I am going again soon and would love your replies.
Thanks motivated


----------



## seastar311 (Apr 11, 2008)

We usually just dry wipe our pans and dip the plates and spoons, etc in a bit of bleach water, like back in Girl Scouts. Don't worry so much about spotless dishes til you get home! Grease I wipe up with paper towel, to be used as firestarter later. No trash this way.
Have fun!


----------



## Lynn Bodoni (Feb 10, 2008)

In Camp Fire Girls, we each had a "ditty bag" which was two loosely woven dishcloths sewn together. I have since learned that this isn't the proper usage of ditty bag, but anyway...we each put our plates, cups, flatware, and anything else we'd used in these bags. We'd dunk and swish them in a huge pot of soapy boiling water, and then in a huge pot of plain boiling water, then hang them up to dry. This seemed to work well enough. Afterwards, we'd wash the pots and pans and other common gear in the soapy water, and rinse.


----------



## Lynn Bodoni (Feb 10, 2008)

Also in CFG, we used to take along an empty bleach bottle, a nail, bar soap, string and clean old pantyhose. We'd tie the soap in the toe of the pantyhose, fill the bottle with water, make a hole near the bottom of the bottle which was just big enough to admit the nail, and then plug the hole with the nail. We would tie this bottle up on a convenient tree, with the nail on a string, and the pantyhose tied to the bottle. We'd pull out the nail, let water dribble onto our hands, put the nail back in, suds up, and rinse off. Obviously, this was used for camps without running water, but it worked well enough.


----------



## StaceyS (Nov 19, 2003)

Wasn't Girl Scouts/brownies/Campfire Girls so much fun! I Loved it. The simple things...


----------



## mythomia (Oct 31, 2008)

Yes, the weeks I was at Girl Scout camp stand out in my memory very clearly, compared to the school year, which was much longer.


----------



## Nature_Lover (Feb 6, 2005)

I go camping a lot. 
This is how I handle dishes:

put clean water on to heat as soon as we start to eat, this will be rinse water, I use my coffee pot for this (I used to use a metal sprinkling can)
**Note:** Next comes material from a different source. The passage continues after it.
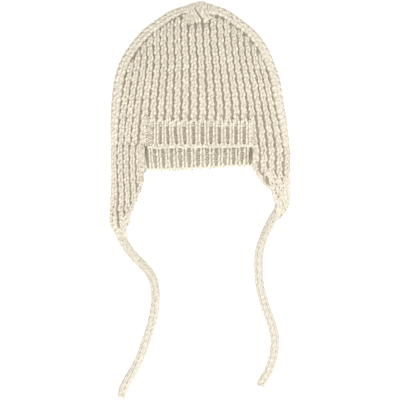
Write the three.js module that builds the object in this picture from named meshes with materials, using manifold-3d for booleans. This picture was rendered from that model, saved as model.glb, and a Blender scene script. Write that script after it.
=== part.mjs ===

scrape used pots and heat water in them, too, this will be wash water, it doesn't have to boil

drop dishes and silverware to soak in a used pot as soon as they are scraped

if I have two dirty pots, dump one into the one with dirty dishes in it, and use the empty one to rinse soapy dishes into, this will be soapy water for greasy pots washed last. Don't bother to wash soot off the bottoms.

don't put soap in water, only use a few drops of dish soap in a sponge or rag

use tongs to remove hot dishes, utensils, and silverware

wipe with soapy sponge, more soap requires more rinse water, just use enough soap to cut grease

stack dishes as they are washed until they are all clean, then dunk soapy dishes into the soak water to pre-rinse (if it's not too greasy,) then rinse with hot final rinse water and drain, I rinse silverware and utensils in the collander and let them dry in there, a ditty bag or a lingerie bag works, too.

I do it this way because I haul all of our drinking and washing water to our campsite.

I can do all of the dishes for six people in a gallon or less using this method.


----------



## Oregonsparkie (Sep 3, 2003)

what we use recently is one of those portable coleman that use the 16oz popane cylinder. it has a dial to choose just how hot you want the water and is an on-demand water heater.. The only down side is it is a little bulky


----------



## dancingfatcat (Jan 1, 2008)

Most of the time I do it pretty much the same way as Nature Lover. I don't do the pre-rinse thing though, I find one rinse to be enough.

But sometimes if there are only a few items or not enough time to heat wash water I will wash in cold water with soap on a cloth and rinse with boiling water. The boiling water I rinse with I keep and use to put the lunch dishes in to soak so I get a double use from the rinse water.


----------